- Burberry’s CEO Joshua Schulman says the brand is undergoing an urgent “course correct.”
- The strategy aim comes as the luxury brand reports revenue plummeted 22% in its interim results.
- The brand admitted it had priced out many consumers.
Things have gone from bad to worse at Burberry, the beleaguered British luxury brand.
On Thursday, the company’s CEO said he is “acting with urgency” to stabilize the luxury brand as it reported a 22% revenue decline in the six months ending in September in interim results.
CEO Joshua Schulman said the company is implementing a “course correct” strategy to address its long-standing woes and “position Burberry for a return to sustainable, profitable growth.'”
Dubbing the strategic shift “Burberry Forward,” the market has responded positively, with shares rising 14% in early trading on Thursday.
Schulman said the company’s underperformance stems from its “inconsistent brand execution” and a “lack of focus” on its outerwear category and core customers.
The report also indicated the brand’s attempt to modernize came at the expense of its heritage and identity and suggested that it has priced out many customers in its bid to pursue “brand elevation.”
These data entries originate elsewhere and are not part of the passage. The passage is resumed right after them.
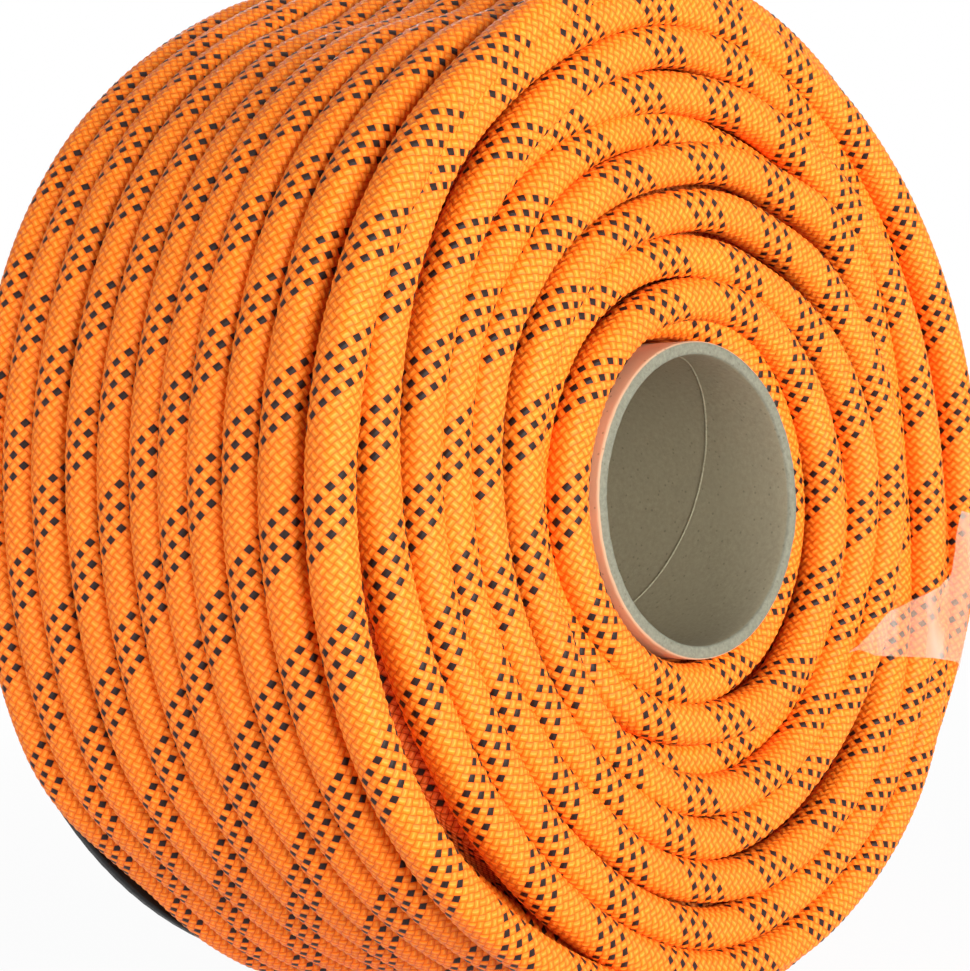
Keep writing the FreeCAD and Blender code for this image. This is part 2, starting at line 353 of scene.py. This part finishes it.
def melted_nylon(name):
    """Nylon melted by a hot knife: glassy brown-orange skin with darker burnt patches."""
    made, t = material(name)
    place = add(t, "TexCoord")
    burn = add(t, "TexNoise", {0: place.outputs[3], "Scale": 350.0, "Detail": 4.0})
    colour = add(t, "Mix", {0: burn, 6: linear("2B1209"), 7: linear("B4521A")}, data_type="RGBA")
    bump = add(t, "Bump", {"Strength": 0.6, "Distance": 0.0004, "Height": burn})
    shader = add(t, "BsdfPrincipled", {"Base Color": colour.outputs[2], "Normal": bump,
                                       "Roughness": 0.3, "IOR": 1.53})
    add(t, "OutputMaterial", {0: shader})
    return made


# Each ramp runs from painted shade in the grooves to a painted highlight on the crests
sheath = braided_nylon("braided_nylon_sheath", "E05A0A", "F6781A", "FB8424", "FF9C3E", 3)
# The layers underneath take a darker copy of the same sheath: painted shade deep in the winding
sheath_shaded_under = braided_nylon("braided_nylon_shaded_underneath", "8E2A05", "D9601A", "E07030", "F08A4A", 5)
cardboard = pressed_cardboard("wound_greyboard")
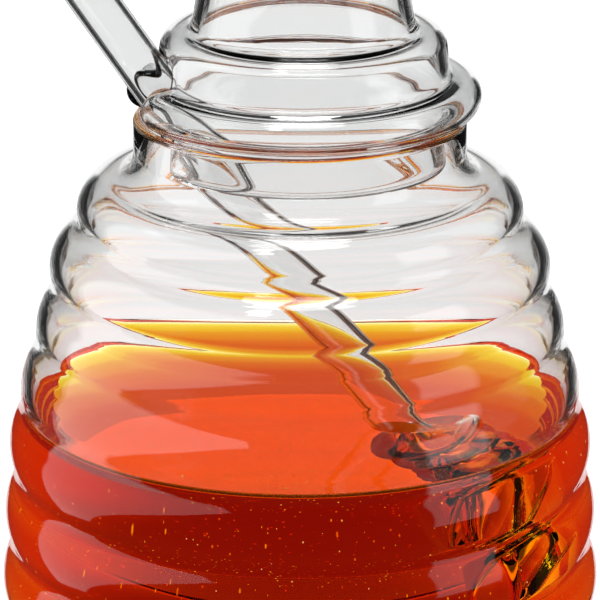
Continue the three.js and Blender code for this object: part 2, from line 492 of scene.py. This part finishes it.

“They pushed the pricing where the brand didn’t feel legitimate,” Jelena Sokolova, a senior equity analyst at Morningstar, previously told BI. “I’ve heard from some people, with a $2,500 bag, you might as well just go for Louis Vuitton, you wouldn’t buy Burberry.”
Part of Burberry’s new strategy to right the ship includes the appointment of new leaders across its marketing and product teams and the launch of new campaigns that show the brand is going back to its roots.
These include the “It’s Always Burberry Weather” outerwear campaign starring British and Irish celebrities like Barry Keoghan and longtime ambassador Cara Delevigne.
Many brands are hurting from an industry-wide slump in luxury, fueled partly by waning demand in China, but Burberry has been one of the hardest hit.
In July, after reports emerged that the brand planned to cut hundreds of jobs, it then reported a decline in sales and said it would suspend its dividend payments to shareholders. Shortly after, the company announced it was ousting its CEO, Jonathan Akeroyd.
Earlier this month, rumors swirled that the brand was facing an acquisition from Moncler. However, this has since been denied.